THE CHURCH
Magician Among The Spirits
(Deep Karma/White)

THIS is not the last Church album, let's get that straight right away. Steve Kilbey said so just the other day. This is one hell of a Church album: let's also get that straight. Forget all the garbage going on about Magician Among The Spirits being pretentious, dated and fey; disappointing, lacking gut and imagination. The rantings of a few scribes who would hold rock in a holding pattern named grunge forever or guitar pop. Remember that most invention and creation is strongly resisted, particularly by those who can't embrace its scope, and are threatened by its lack of reverence for the "three-minute" burst. Rock music would have died decades ago if anybody had paid much attention to such drivel.

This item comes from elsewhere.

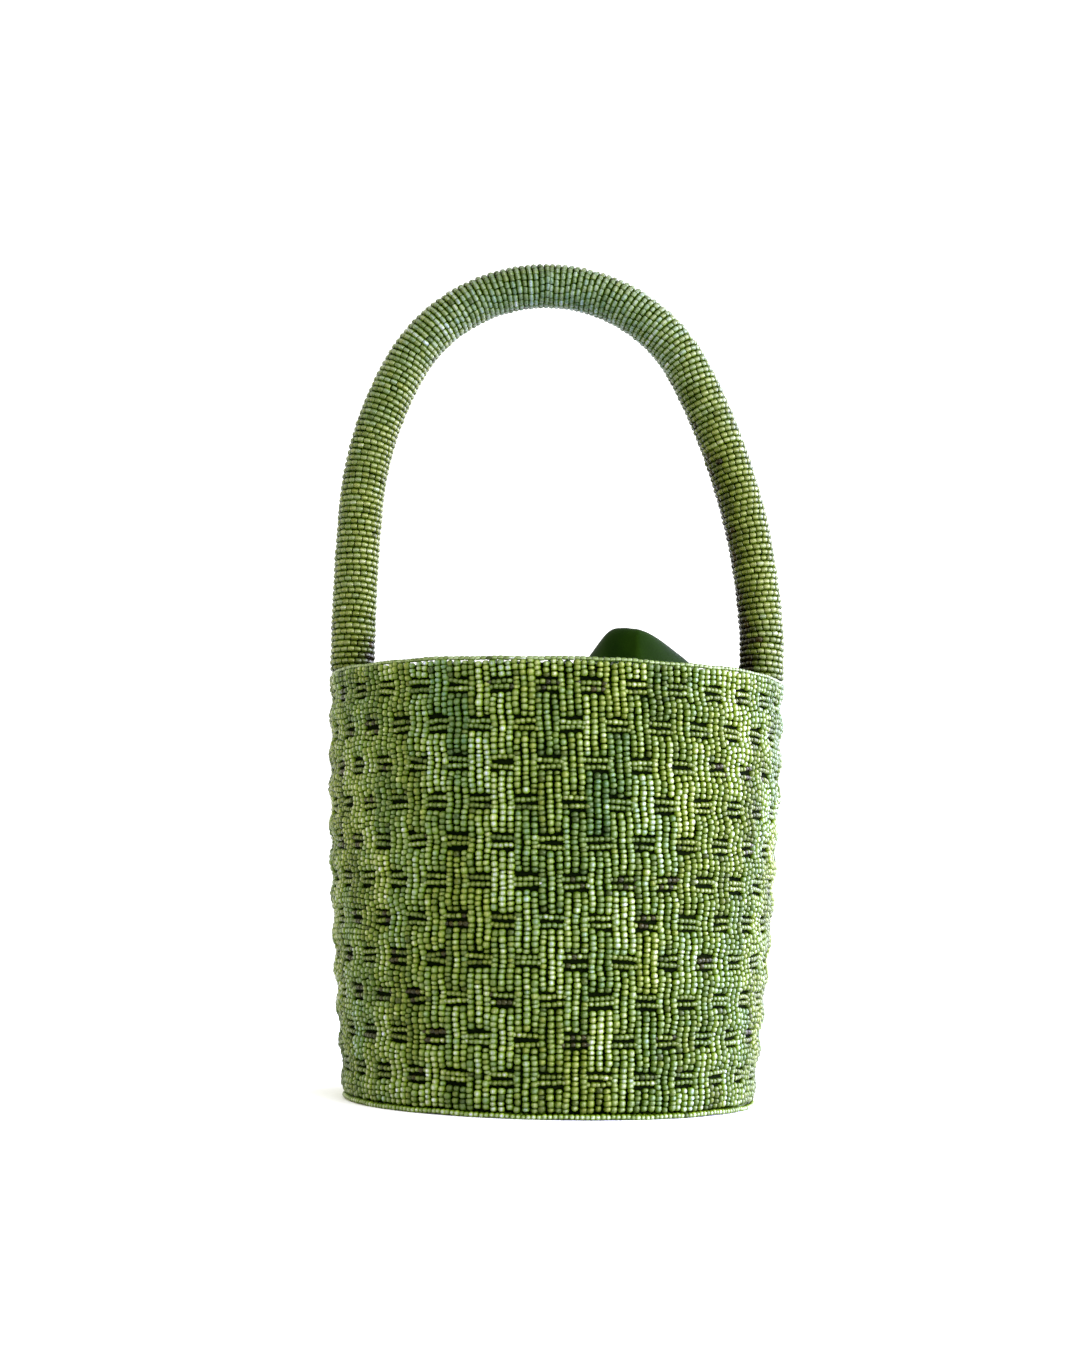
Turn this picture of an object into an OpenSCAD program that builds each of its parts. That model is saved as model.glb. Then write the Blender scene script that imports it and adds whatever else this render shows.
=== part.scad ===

The very nature of rock is to celebrate the variegated tree of its heritage, source its roots and grow into the future unhindered by restriction. At it's very best - particularly on the 14-minute neo-tribal ambient art title track, the aptly-titled Grandiose where The Church ascend a gorgeous Marty Willson-Piper chordal pattern to uncharted atmospheres that echo heavenly and choral before riding a dirty beast of a lick through far space, It Could Be Anyone that develops off the quasi-tribal psychedelic hauntings of Sometime Anywhere and the fitting, poignant and simple piano finale Afterimage - Magician Among The Spirits raises the spectre of a band who reach brilliant new horizons where even the imagined potential is left asunder in the group's most coherent full-bodied album in many a year. Reuniting the core trio of Kilbey, Willson-Piper and Peter Koppes with drummer Tim Powell, Magician is almost classical in scope - an art of rock for the '90s. The sound and vision is vast as Kilbey takes the many threads of Sometime Anywhere and ties them in a sound sculpture amid which his love of his ambience is offset by the band's continued tread into the tribal, their inherent ability to shape the core of rock - harmony and melody - into a cliche-free oscillating power that floods on the wings of electricity and pounds with rhythmic thunder - anima and soma united in the celestial and cerebral. And for purists there's the finest Church guitar rock jangle since Almost With You - the symphonic Comedown, an immeasurable skein of majestic hook, riff and melody, footloose and fancy free, string-washed and buried in omnipotent brilliance. The Church, 10 albums and 16 years down the track, are virtually peerless and Magician Among The Spirits stands as both a stunning statement of a band in the full flush of invention and a dynamic expression of contemporary rock.